Dataset records:

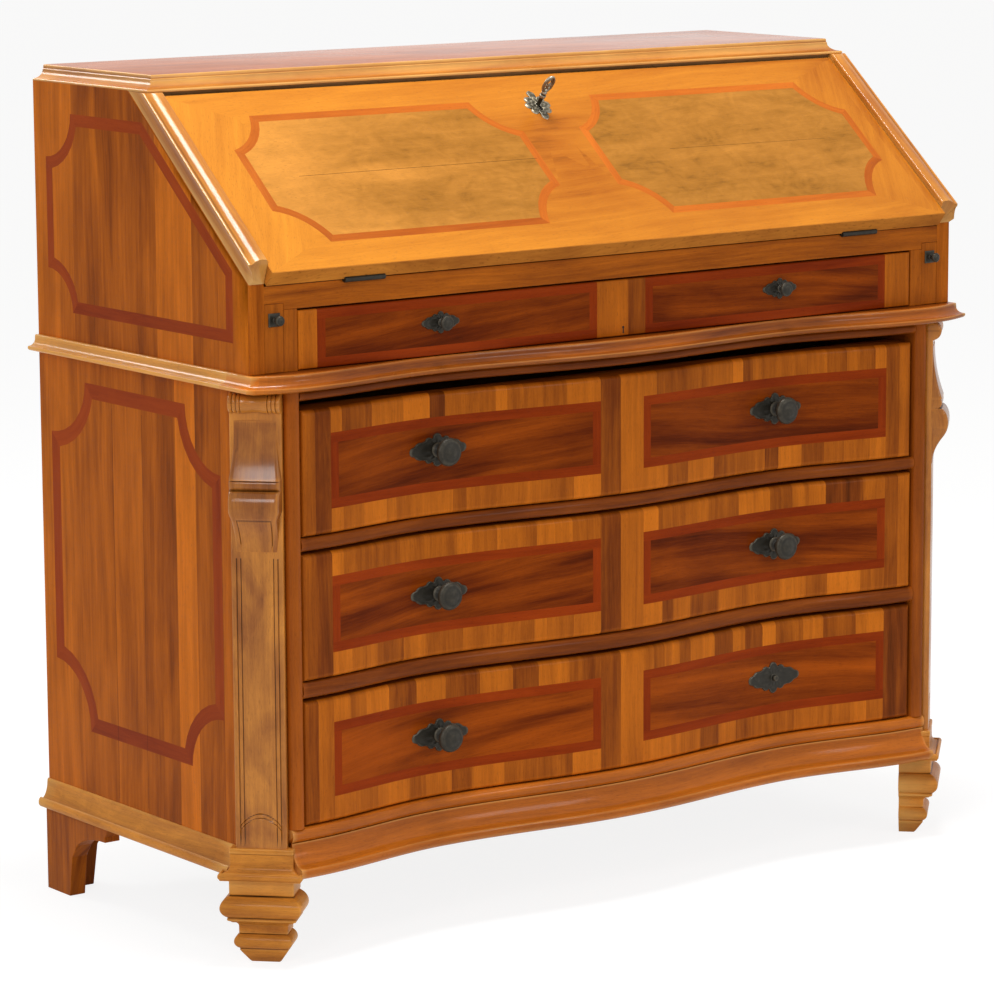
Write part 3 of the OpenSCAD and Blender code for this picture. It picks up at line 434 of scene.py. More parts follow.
def along_front(profile, reach, steps, low, high):
    """Rings of a profile of depths and heights carried along the serpentine line, with a flat back."""
    x = np.linspace(-reach, reach, steps)[:, None]
    p, z = profile.T
    y = np.concatenate([front_y(x) + p, np.full((steps, 2), FRAME_Y)], axis=1)
    return joined(x, y, np.append(z, (low, high)))


def on_fall(x, u, w):
    """Point of the fall: across, up the slant and out of it."""
    c, s = math.cos(SLANT), math.sin(SLANT)
    return joined(x, HINGE[1] + u * c - w * s, HINGE[2] + u * s + w * c)


def on_cant(side, s, out, z):
    """Point of a canted corner: along its face, out of it and up; side is -1 at the left, 1 at the right."""
    x = SIDE_X - CANT / 2 - HALF_ROOT * (s - out)
    y = CANT_Y - CANT / 2 - HALF_ROOT * (s + out)
    return joined(side * x, y, z)


# ---- Stage ---------------------------------------------------------------------------------------------


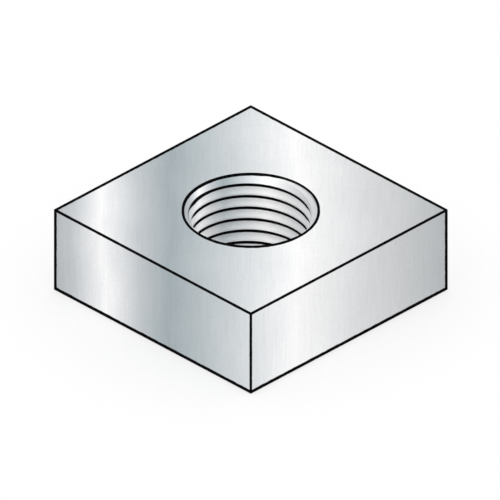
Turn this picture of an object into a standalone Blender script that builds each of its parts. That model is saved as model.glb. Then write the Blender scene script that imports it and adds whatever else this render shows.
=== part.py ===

» GOAL: Everything from the line containing "Turn this picture" through the last line of the records must be given again exactly; leave out all other lines.

» ANSWER TO THIS TASK:
Turn this picture of an object into a standalone Blender script that builds each of its parts. That model is saved as model.glb. Then write the Blender scene script that imports it and adds whatever else this render shows.
=== part.py ===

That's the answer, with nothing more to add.